In FROM DUST, A FLAME by Rebecca Podos (Balzer + Bray, ISBN 978-0-062-69906-0) sixteen-year-old Hannah is tired of being constantly on the move with no explanation. Then on her seventeenth birthday she discovers her body is changing--not in the usual ways, but in that she suddenly has golden eyes with slits for pupils. Her mother leaves Hannah and her brother Gabe to try to find help, but after she fails to return, Hannah and Gabe must search out what clues they have to try to solve the mystery and cure Hannah.

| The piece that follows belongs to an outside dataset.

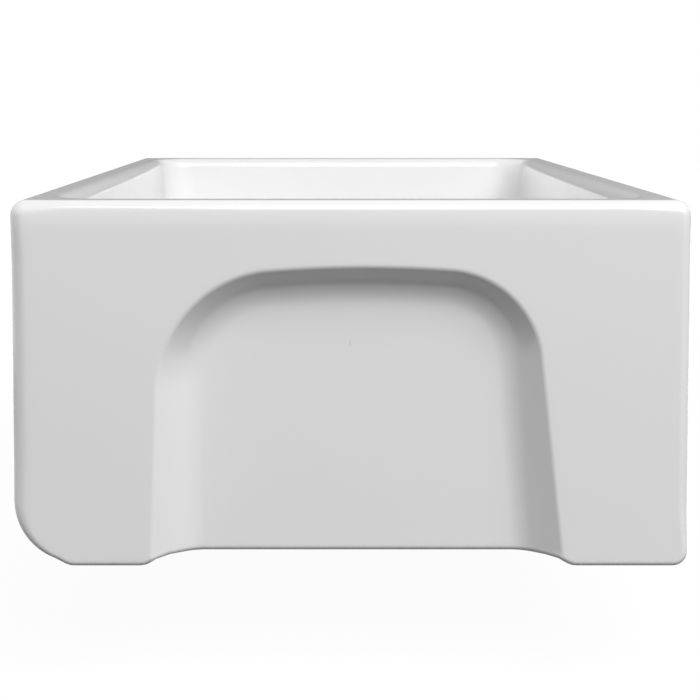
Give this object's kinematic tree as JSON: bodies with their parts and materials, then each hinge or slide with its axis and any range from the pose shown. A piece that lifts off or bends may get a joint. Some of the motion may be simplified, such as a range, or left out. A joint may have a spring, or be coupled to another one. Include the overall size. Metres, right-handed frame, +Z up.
{
  "type": "farmhouse apron front sink",
  "caption": "White glazed fireclay apron front sink with an arched alcove in each end, foot rails, and a basket strainer waste whose basket lifts out.",
  "frame": {"origin": "drain axis on the plane of the two foot rails, where the sink sits on its cabinet deck", "axes": "+X along the sink, -Y out of the apron face, +Z up to the rim"},
  "size_m": [0.762, 0.46, 0.3385],
  "materials": {
    "glazed_fireclay": "high gloss white glaze",
    "stainless_steel": "satin polished",
    "plated_brass": "polished plating",
    "cast_nut": "as cast and machined",
    "black_rubber": "matt",
    "fibre_board": "pressed fibre",
    "white_nylon": "moulded",
    "putty": "plumber's putty, set"
  },
  "bodies": {
    "sink": {"sink_body": "glazed_fireclay", "putty_ring": "putty", "strainer_body": "stainless_steel", "rubber_gasket": "black_rubber", "friction_ring": "fibre_board", "lock_nut": "cast_nut", "tailpiece_washer": "white_nylon", "tailpiece": "plated_brass", "coupling_nut": "plated_brass"},
    "basket": {"basket": "stainless_steel", "post_bush": "stainless_steel", "grip_ring": "black_rubber"},
    "stopper": {"stopper_post": "stainless_steel", "knob": "stainless_steel", "seal_plate": "stainless_steel", "stopper_seal": "black_rubber", "seal_nut": "plated_brass"}
  },
  "joints": [
    {"name": "basket_lift", "type": "slide", "parent": "sink", "child": "basket", "axis": [0, 0, 1], "range_m": [0, 0.3]},
    {"name": "stopper_pull", "type": "slide", "parent": "basket", "child": "stopper", "axis": [0, 0, 1], "range_m": [0, 0.009]}
  ]
}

I'm not sure how much of the fantasy is "authentic" Jewish folklore, and how much is extrapolated, but it all fits together as Hannah and Gabe discover their pasts, and the pasts of their family.

THE GHOSTS OF ROSE HILL by R. M. Romero (Peachtree Teen, ISBN 978-1-682-63552-0) is a story told in free verse about Ilana Lopez, a teenage Jewish Latina sent to live with her aunt in Prague. There she discovers an abandoned cemetery, and a ghost named Benjamin, and the joys, the sorrows, and the terrors of the past.

THE INQUISITOR'S APPRENTICE by Chris Moriarty (Clarion, ISBN 978-0-547-85084-9) is set in an alternate early twentieth-century New York, where magic is real, but forbidden (although as with alcohol during Prohibition in our world, it still exists, both on a small-scale and on a large). Sacha is a rare sort who can see magic, and where the Inquisitors discover this, he is swept up to serve their purposes, apparently the first Jewish member of that group. There is a lot of atmosphere of the New York of our world in that time, with rival neighborhoos and gangs based on ethnic and religious differences, as well as the story of the effects of magic and such. It does make one egregious error, where Moriarty writes that the old Jewish men talk about "the possibility on a purely theoretical level of maybe perhaps coming up with a tentative plan for coaxing an obviously reluctant Messiah into coming back some time in the next few millennia..." How can the Messiah come back when he was never here in the first place?

All three are probably good reads for teens (or, I suppose, adults). THE INQUISITOR'S APPRENTICE concentrates a lot more on Jewish life of the its time than the other two, sometimes to the level of heavy-handedness.